> **Source excerpt**
>>
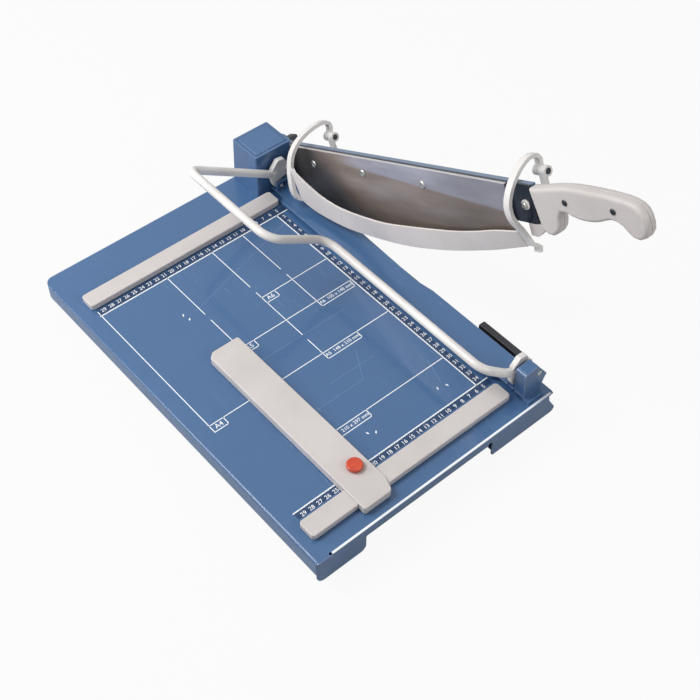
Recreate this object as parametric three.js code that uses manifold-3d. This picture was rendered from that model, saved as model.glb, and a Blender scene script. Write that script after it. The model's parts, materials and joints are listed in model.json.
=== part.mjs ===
// Guillotine paper cutter with a hand-pressed clamp, a swinging guard and a sliding backgauge.
//
// Millimetres, +Z up. X grows towards the cutting edge and Y towards the pivot. While the pieces
// are made, zero is where the cutting plane, the pivot's cross axis and the table top meet. The
// arm, the guard and the clamp wire are modelled flat in groups that are then turned to the
// raised arm and the raised wire. At the end the whole group is set down so that zero is the
// middle of the base.
import * as THREE from "three";
import { mergeVertices } from "three/addons/utils/BufferGeometryUtils.js";
import Module from "manifold-3d";

// Clearances, cutters and smoothness
const seat = 0.3;
const overrun = 3;
const weldDistance = 0.0001;
const arcSteps = 5;
const smallSides = 14;
const roundSides = 22;
const largeSides = 36;
const halfShare = 0.5;
const cornerShare = 0.49;

// Table: one folded steel sheet on rubber feet
const tableWidth = 317;
const tableDepth = 478;
const tableHeight = 45;
const pivotFromBack = 24;
const sheet = 2;
const bendRadius = 3.5;
const rearCornerRadius = 10;
const sideDrop = 20;
const apronDrop = 34;
const apronWaist = 12;
const apronCornerRadius = 4;
const apronOuterRadius = 10;
const footZoneLeft = 61;
const footZoneRight = 86;
const apronStepWidth = 7;
const apronStepRise = 3;
const apronNeckIn = 6;
const apronNeckDrop = 10;
const apronToeOut = 6;
const apronToeRise = 5;
const apronToeIn = 4;
const flangeDepth = 30;
const reliefRadius = 1.8;
const reliefFromLeft = 18;
const footRadius = 11;
const footTaper = 1.5;
const footFromEdge = 20;
const footFromSide = 32;
const footRecessRadius = 4;
const footRecessDepth = 4;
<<
> **To do**
Print the whole listing exactly as it is.

> **Answer in full**
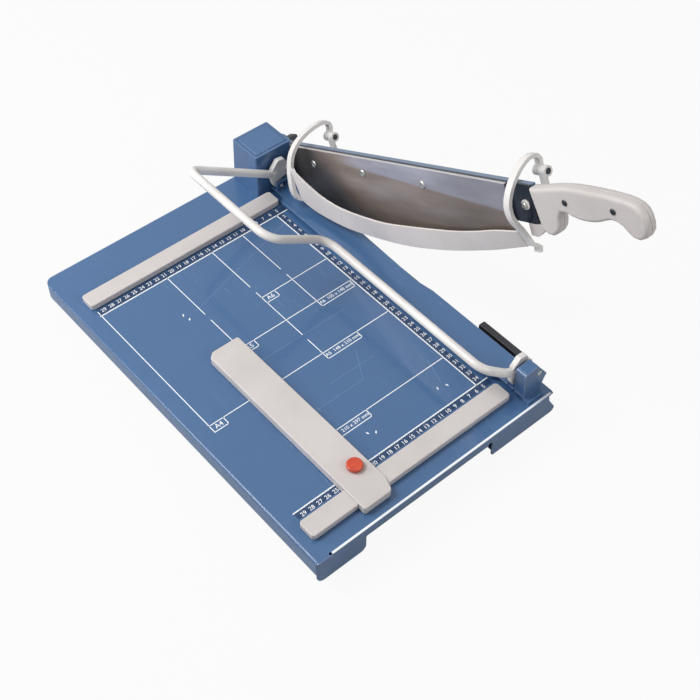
Recreate this object as parametric three.js code that uses manifold-3d. This picture was rendered from that model, saved as model.glb, and a Blender scene script. Write that script after it. The model's parts, materials and joints are listed in model.json.
=== part.mjs ===
// Guillotine paper cutter with a hand-pressed clamp, a swinging guard and a sliding backgauge.
//
// Millimetres, +Z up. X grows towards the cutting edge and Y towards the pivot. While the pieces
// are made, zero is where the cutting plane, the pivot's cross axis and the table top meet. The
// arm, the guard and the clamp wire are modelled flat in groups that are then turned to the
// raised arm and the raised wire. At the end the whole group is set down so that zero is the
// middle of the base.
import * as THREE from "three";
import { mergeVertices } from "three/addons/utils/BufferGeometryUtils.js";
import Module from "manifold-3d";

// Clearances, cutters and smoothness
const seat = 0.3;
const overrun = 3;
const weldDistance = 0.0001;
const arcSteps = 5;
const smallSides = 14;
const roundSides = 22;
const largeSides = 36;
const halfShare = 0.5;
const cornerShare = 0.49;

// Table: one folded steel sheet on rubber feet
const tableWidth = 317;
const tableDepth = 478;
const tableHeight = 45;
const pivotFromBack = 24;
const sheet = 2;
const bendRadius = 3.5;
const rearCornerRadius = 10;
const sideDrop = 20;
const apronDrop = 34;
const apronWaist = 12;
const apronCornerRadius = 4;
const apronOuterRadius = 10;
const footZoneLeft = 61;
const footZoneRight = 86;
const apronStepWidth = 7;
const apronStepRise = 3;
const apronNeckIn = 6;
const apronNeckDrop = 10;
const apronToeOut = 6;
const apronToeRise = 5;
const apronToeIn = 4;
const flangeDepth = 30;
const reliefRadius = 1.8;
const reliefFromLeft = 18;
const footRadius = 11;
const footTaper = 1.5;
const footFromEdge = 20;
const footFromSide = 32;
const footRecessRadius = 4;
const footRecessDepth = 4;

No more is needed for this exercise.